Et c’est la mine réjouie que Philippe Martin s’est présenté, le 22 août à Marseille, lors des journées d’été d’EELV, pour annoncer aux quelque 2 700 présents que le budget de l’Agence de l’environnement et de la maîtrise de l’énergie (Ademe) allait être rétabli à son niveau antérieur, et que oui, on allait bien créer une contribution climat énergie, il en avait reçu l’assurance du gouvernement. Pour les détails ? Ben, il ne savait pas encore. Ségolène Royal s’était permise de railler ce missi dominici porteur de promesses bien floues, car, ajoutait-elle sentencieuse, en matière de fiscalité, il faut être très prudent auprès du grand public. Ses collègues de Bercy avaient d’ailleurs bien manqué de s’étrangler, mais Martin avait rallumé un peu d’optimisme dans les cœurs Verts. En quelque sorte, le « bleu » du gouvernement aurait opéré un coup de com’ au service de son patron Ayrault dans le but d’apaiser des écolos de fort mauvaise humeur après l’éviction de Delphine Batho, deuxième ministre de l’Écologie du mandat Hollande débarquée, après Nicole Bricq en juin 2012.
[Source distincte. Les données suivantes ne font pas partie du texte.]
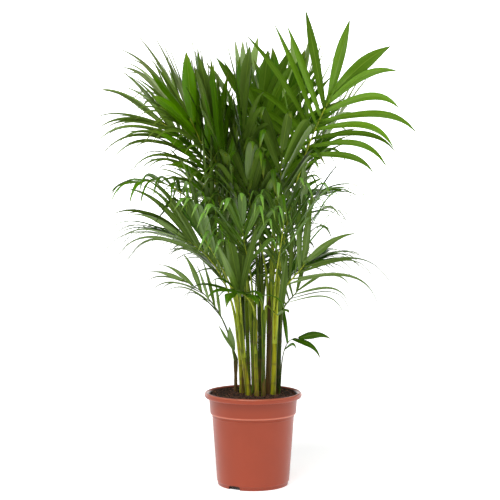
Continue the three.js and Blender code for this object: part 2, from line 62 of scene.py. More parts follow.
# Canes. A ring is the step where an old sheath ends: its place up the cane, and how much that varies.
CANE = {
    "flare": 1.35, "foot": 1.16, "flare_height": 14, "waist": 0.92, "waist_at": 0.5,
    "swell": 1.12, "swell_at": 0.82, "crown_at": 0.94, "top": 0.62, "frond_spacing": 7.2, "shoulder": 2.4,
    "steps": 46, "sides": 20, "buried": 4, "sway": 0.22,
    "rings": ((0.16, 0.05), (0.36, 0.07), (0.62, 0.06)),
    "ring_width": 2.2, "ring_swell": 0.07, "scar": 0.75,
}
STEM_FIELDS = ("foot", "azimuth", "lean", "height", "radius", "tint")
STEMS = {
    "left_thin": ((-38, 26), 185, 0, 68, 3.8, "dark"),
    "left_yellow": ((-24, 8), 185, 3, 140, 5.4, "yellow"),
    "front_left": ((-10, -30), 190, 7, 160, 5.8, "yellow"),
    "centre": ((2, -8), 200, 2, 180, 5.2, "green"),
    "inner": ((-9, 24), 150, 2, 200, 4.8, "green"),
    "front_centre": ((8, -38), 230, 2, 170, 4.6, "yellow"),
    "back_left": ((-18, 40), 120, 4, 190, 5.0, "dark"),
    "back_centre": ((16, 58), 85, 4, 180, 4.8, "dark"),
    "back_outer": ((2, 68), 95, 5, 150, 4.2, "green"),
    "middle": ((14, 20), 60, 1, 210, 5.8, "dark"),
    "front_thin": ((22, -34), 275, 2, 185, 4.4, "green"),
    "brown": ((32, -6), 0, 1, 210, 6.0, "brown"),
    "front_right": ((43, -26), 340, 2, 190, 6.0, "yellow"),
    "right": ((54, 2), 10, 1, 165, 5.4, "dark"),
    "back_right": ((38, 36), 50, 3, 190, 5.2, "green"),
}
STEMS = {name: dict(zip(STEM_FIELDS, row)) for name, row in STEMS.items()}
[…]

Il prenait cependant prudemment soin d’ajouter que « pour le diesel, le gouvernement ne s’était pas encore prononcé » . Personne ne lui en avait tenu rigueur : dans le contexte, ce fut interprété par ses auditeurs comme un « ça ne saurait tarder ».

…aux désillusions de septembre

Et puis voilà qu’après avoir soufflé le chaud, le ministre jette hier un très gros froid sur la planète écolo : « Il n’y a pas, à ma connaissance, de disposition qui concerne de manière spécifique ce qu’on peut appeler la convergence fiscale du diesel et de l’essence » , indique-t-il. Fureur des floués, à EELV : mais quelle allure aurait une fiscalité écologique si l’on n’entame pas enfin cet avantage climaticide et homicide (les particules diesel sont responsables de plus de 15 000 décès prématurés chaque année) ? Martin s’est empressé de ramer en arrière : on l’avait mal compris, il ne cautionne pas le fait « de fermer la porte à une hausse du diesel » , ni n’affirme « que l’avantage fiscal sera maintenu, je ne le sais pas et je ne le dis pas » . Bref, le ministre ne sait rien, et il le fait savoir.
Alors, de deux choses l’une : ou bien Martin se révèle, à grande vitesse, un beau gaffeur ; ou bien il est aux ordres d’un plan qui le dépasse : après avoir estimé que l’on pouvait se rabibocher avec les écolos, on aurait estimé, en haut lieu, que le prix politique à payer pour rester bons alliés était décidément trop élevé à quelques mois d’élections qui s’annoncent déjà punitives pour le PS. Confirmation de la bouche d’un ministre qui, lui, semble invité aux réunions où se prennent les décisions : « Dans la mesure où elle est très pénalisante pour un certain nombre de ménages, [la piste d’une augmentation de la taxation du diesel] est à ce jour abandonnée » , a clarifié Alain Vidalies, le ministre des relations avec le Parlement.